Record-breaking year for state-sponsored crypto theft
North Korea has set a new records when it comes to crypto theft in 2025, stealing a total of billions through increasingly sophisticated cyber operations that underscore how deeply digital asset crime has become embedded in the regime’s state strategy.
Hackers linked to the Democratic People’s Republic of Korea (DPRK) stole more than $2.17 billion in cryptocurrency in the first half of 2025, already surpassing the total amount stolen throughout all of 2024, according to Chainalysis. The figure marks the most severe year on record for state-sponsored crypto theft.
But the nation's biggest heist yet would have to be the Bybit heist, where the country siphoned nearly $1.5 billion worth of Ethereum in what would go down as the largest crypto theft in history. The attack was followed by a series of additional breaches attributed to North Korea-linked groups, including a $37 million hack of South Korea’s Upbit exchange.
Analysts believe the stolen funds were used by North Korea to finance its nuclear weapons and missile programs, particularly as international sanctions continue to restrict the country's access to traditional financial channels.
Chainalysis says North Korea’s hacking operations are no longer opportunistic but strategic, persistent, and state-directed. Andrew Fierman, head of national security intelligence at the firm, said the regime has demonstrated a willingness to exploit any financial system it can access.
“North Korea will always seek new vectors to steal funds on behalf of the regime, whether through fiat or crypto. Their mechanisms are constantly evolving and are now highly sophisticated, diversified, and deeply embedded across jurisdictions.”
Fierman emphasized that sanctions alone are insufficient to curb the activity. Instead, he called for tighter coordination across crypto exchanges, blockchain analytics providers, and global law enforcement agencies to disrupt laundering routes before stolen assets can be fully obscured.
Evolving attack and laundering tactics
According to Chainalysis, DPRK-linked hacker groups significantly expanded their toolkit in 2025. New methods included coordinated supply-chain attacks targeting third-party service providers, fund custodians, and software vendors — often the weakest links in security infrastructure.
In parallel, North Korean IT infiltration campaigns remained highly active. Operatives posing as legitimate developers or contractors gained access to companies across AI, blockchain, and defense sectors, allowing them to quietly penetrate systems or redirect funds from within.

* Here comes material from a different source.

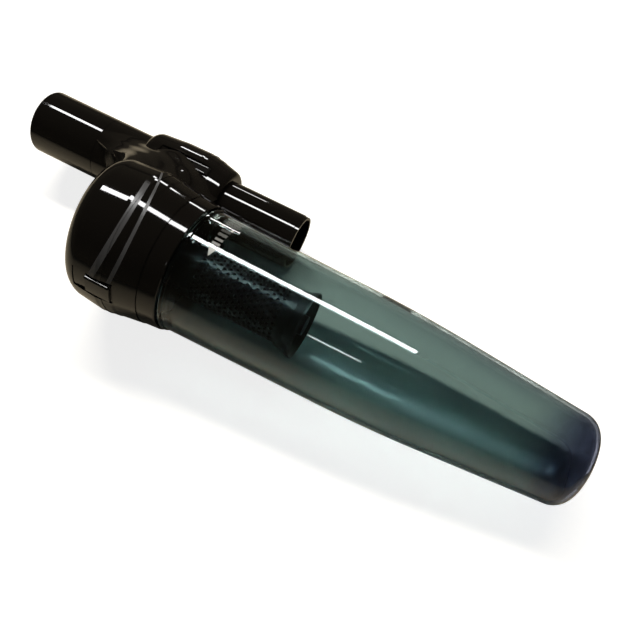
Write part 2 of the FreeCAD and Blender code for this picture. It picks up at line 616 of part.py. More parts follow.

Once funds are stolen, the funds are quickly laundered across multiple channels. Chainalysis observed the use of mixing services, OTC brokers, decentralized exchanges, token swaps, chain-hopping, and cross-chain bridges, often deployed simultaneously to obscure transaction trails.
Fierman also noted that the advent of artificial intelligence also aided North Korea in its heist, for example, enabling North Korean hackers to create fake identities, automate their laundering workflows, and get access to faster executions across their networks.
Defensive measures and the limits of prevention
While no single solution can eliminate the threat, security experts say stronger corporate due diligence could meaningfully reduce infiltration risks. Measures such as mandatory video interviews, stricter identity verification, IP and geolocation monitoring, and tighter controls on crypto-based compensation can help detect fraudulent actors before they gain internal access. Fierman said
“These checks help identify inconsistencies in behavior, access patterns, and financial flows that often signal North Korean IT workers.”
Fierman noted that there could never be a permanent fix to this issue, adding
“As long as there is crime, illicit financial activity will continue. The most effective deterrent is rapid intelligence sharing and coordinated response across the private sector and law enforcement.”
With state-backed cybercrime now central to Pyongyang’s economic survival, analysts expect North Korea’s hacking and laundering campaigns to intensify further in 2026 — with crypto remaining both the primary target and the regime’s most reliable financial weapon.